Hungary, Poland, Russia, China, India, Turkey, Saudi Arabia are all hoarding gold, notes Vladimir Rozhankovsky, LIFA, expert at the International Financial Center.
“There are few alternatives to the US Treasury bonds in terms of volumes and market liquidity, but more prudent countries want to boost their reserves. Gold is, in fact, the only alternative. Even for those who do not believe in it,” he said.
Under such conditions, many central banks view gold as a traditional safe haven that allows them to ensure against possible turbulence in the markets, says Mark Goihman, leading analyst at TeleTrade. “After all, gold usually grows in price during periods of crises, and it can serve as additional support for the national currency. Many countries, in particular, China and Russia, turn to gold in opposition to dependence from the domination of the dollar. They are reducing dollar assets in their reserves,” he said.
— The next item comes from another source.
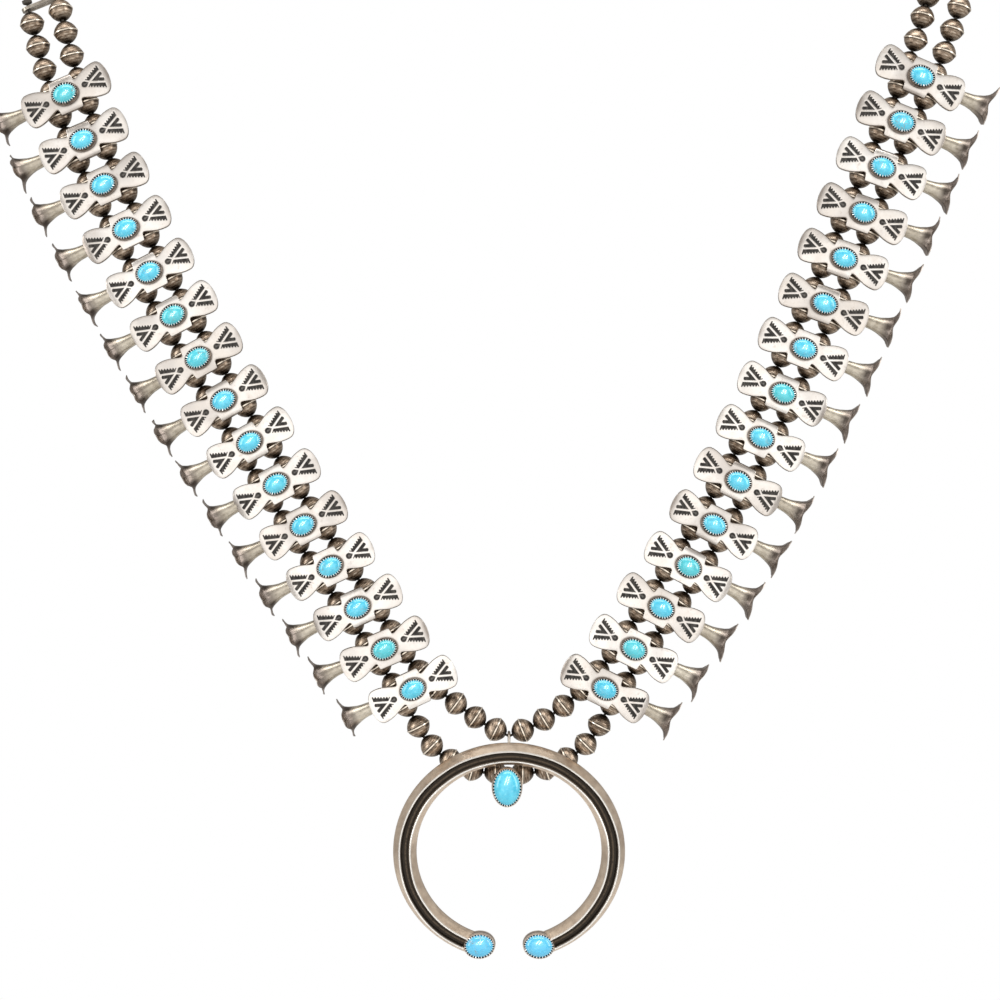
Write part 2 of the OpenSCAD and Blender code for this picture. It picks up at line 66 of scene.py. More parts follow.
LINK_WIRE, LINK_GAP = 0.8, 0.55
CLASP_LENGTH = 15.0
RING_HEIGHT, DROP_HEIGHT = -224.0, -233.0

# The strands' lines: x and z in the front plane, then x, y and z on the way to the nape.
INNER = {
    "left": [(-6, -221), (-13, -216), (-20, -210.5), (-34.5, -189.5), (-48, -169), (-61.5, -148.5),
             (-74, -128), (-86, -107), (-97, -85.5), (-106.5, -63), (-112, -43)],
    "right": [(6, -221.5), (13, -217), (20, -210.5), (34.5, -190), (47.5, -169.5), (59.5, -147.5),
              (70, -125.5), (80, -103), (89.5, -80.5), (99, -58), (104, -42)]}
OUTER = {
    "left": [(-7, -233), (-14, -230.5), (-20, -226), (-24, -219), (-33.5, -204), (-47.5, -183.5),
             (-61, -162.5), (-74, -141.5), (-86.5, -120.5), (-98, -99.5), (-109, -77.5), (-116.5, -56),
             (-121, -38), (-122, -33)],
    "right": [(7, -233), (14, -230), (20, -225.5), (24, -218.5), (33.5, -204), (47.5, -183.5),
              (60, -162), (71, -140), (81.5, -117.5), (91, -95), (100.5, -72.5), (108.5, -54),
              (114, -37), (115.5, -32)]}
NAPE = {
    "left": [(-116, -62, -26), (-113, -46, -12), (-98, -29, -4), (-72, -13, -1), (-42, -3, 0), (-18, 0, 0)],
    "right": [(108, -62, -27), (108, -46, -13), (95, -29, -4), (71, -13, -1), (42, -3, 0), (18, 0, 0)]}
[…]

Not only China and Russia are into gold, notes FinIst’s Lisitsyn. Germany has repatriated more than 300 tons of gold, and the Netherlands returned about 100 tons of bullion. Turkey bought 187 tons of gold last year, and has repatriated gold from the US Federal Reserve.
Iran also used gold to stabilize their economy. “Iran was forced to switch to gold payments. Weak economy and soaring inflation forced Tehran to throw gold money into the domestic market. After that, the economy stabilized, and the currency strengthened,” Lisitsyn said.
“Many neighboring countries, such as Turkey, also benefited from gold settlements with Iran. Turkey got a positive trade balance and saw the lira stabilize,” he concluded.
Interestingly, Trump has a contrasting idea about the dollar…
“I had a great meeting with Vladimir Putin, great meeting. I talked about everything, we will do great. And don’t forget — Russia wants our help economically. We have created such wealth. I have done a really good job – $11.7 trillion. Russia wants us to be involved. Everybody wants our help,” Trump said at a rally in the US state of Illinois.